If a director nominee becomes unavailable before the election, your proxy card
authorizes the persons named on the proxy card to vote for a replacement
nominee if the Board names one.


The Board recommends you vote FOR each of the following candidates:


DIRECTORS TO BE ELECTED BY THE HOLDERS OF CLASS A COMMON STOCK AND CLASS B
COMMON STOCK:




             NOMINEE                AGE     DIRECTOR SINCE
- --------------------------------   -----   ---------------
Robert F.X. Sillerman ..........    51          1997
Michael G. Ferrel ..............    50          1997
Brian E. Becker ................    42          1998
David Falk .....................    48          1998
Howard J. Tytel ................    52          1997
Thomas P. Benson ...............    36          1997
Richard A. Liese ...............    48          1997
D. Geoffrey Armstrong ..........    41          1997



                                       2
<PAGE>

DIRECTORS TO BE ELECTED BY THE HOLDERS OF CLASS A COMMON STOCK ONLY:


            NOMINEE                AGE     DIRECTOR SINCE
- -------------------------------   -----   ---------------
James F. O'Grady, J. ..........    71          1997
Paul Kramer ...................    67          1997
Edward F. Dugan ...............    64          1997
John D. Miller ................    54


- ----------
     ROBERT F.X. SILLERMAN has served as the Executive Chairman, a Member of
the Office of the Chairman and a director of SFX since its formation in
December 1997. Mr. Sillerman also served as the Executive Chairman of SFX
Broadcasting, Inc., SFX's former parent prior to its spin-off in April 1998
("Broadcasting"), from July 1, 1995 until Broadcasting was merged into another
company in May 1998. From 1992 through June 30, 1995, Mr. Sillerman served as
Chairman of the board of directors and Chief Executive Officer of Broadcasting.
Mr. Sillerman is Chairman of the board of directors and Chief Executive Officer
of Sillerman Communications Management Company, Inc. ("SCMC"), a private
company that makes investments in and provides financial consulting services to
companies engaged in the media business. Mr. Sillerman was also the Chairman of
the board of directors and a founding stockholder of The Marquee Group, Inc., a
company organized in 1995 which is engaged in various aspects of the sports,
news and other entertainment industries, and which was publicly traded until it
was merged with a subsidiary of SFX in March 1999. Mr. Sillerman is also a
founder of Triathlon Broadcasting Company, a company that owns and operates
radio stations in medium and small-sized markets in the mid-western and western
United States and which was publicly-traded until it was merged with a third
party in April 1999 ("Triathlon"). For the last twenty years, Mr. Sillerman has
been a senior executive of and principal investor in numerous entities in the
broadcasting business. In 1993, Mr. Sillerman became the Chancellor of the
Southampton College of Long Island University.

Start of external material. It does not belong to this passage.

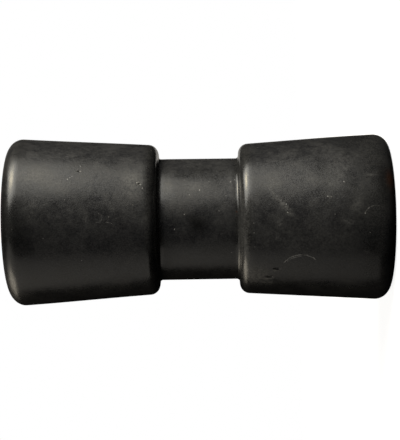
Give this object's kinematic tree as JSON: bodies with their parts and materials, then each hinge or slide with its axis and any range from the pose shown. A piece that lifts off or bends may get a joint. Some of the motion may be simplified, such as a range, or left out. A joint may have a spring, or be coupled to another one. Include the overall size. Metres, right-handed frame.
{
  "type": "boat trailer keel roller",
  "caption": "Solid rubber keel roller: flared end drums, rounded rims, a narrower waist that takes the keel, and an axle bore through its length.",
  "frame": {"origin": "middle of the axle bore, on its axis at half length", "axes": "+Z along the axle bore, which is the turning axis; the roller stands on its -Z end; X and Y are any two square directions across it, because it is round"},
  "size_m": [0.0874, 0.0874, 0.2],
  "materials": {
    "rubber": "matt black moulded rubber with a fine dusty grain, light scuffs and small nicks"
  },
  "bodies": {
    "root": {"keel_roller": "rubber"}
  },
  "joints": []
}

     MICHAEL G. FERREL has served as the President, Chief Executive Officer, a
Member of the Office of the Chairman and a director of SFX since its formation
in December 1997. Mr. Ferrel also served as the President, Chief Executive
Officer and a director of Broadcasting from November 1996 until May 1998. Mr.
Ferrel served as President and Chief Operating Officer of Multi-Market Radio,
Inc., a wholly-owned subsidiary of Broadcasting ("MMR"), and a member of MMR's
board of directors from MMR's inception in August 1992 until November 1996 when
MMR was merged into a subsidiary of Broadcasting. Mr. Ferrel also served as
Co-Chief Executive Officer of MMR from January 1994 to January 1996 and Chief
Executive Officer of MMR from January 1996 until November 1996. From 1990 to
1993, Mr. Ferrel served as Vice President of Goldenberg Broadcasting, Inc., the
former owner of radio station WPKX-FM, Springfield, Massachusetts, which was
acquired by MMR in July 1993.

     BRIAN E. BECKER has served as an Executive Vice President, a Member of the
Office of the Chairman and a director of SFX since the consummation of SFX's
acquisition of PACE Entertainment, Inc., one of the largest diversified
promoters and producers of live-entertainment in the United States ("PACE"), in
February 1998. Mr. Becker has served as Chief Executive Officer of PACE since
1994 and as President of PACE in 1996. He first joined PACE as the Vice
President and General Manager of PACE's theatrical division at the time of that
division's formation in 1982, and subsequently directed PACE's amphitheater
development efforts. He served as Vice Chairman of PACE from 1992 until he was
named its Chief Executive Officer in 1994.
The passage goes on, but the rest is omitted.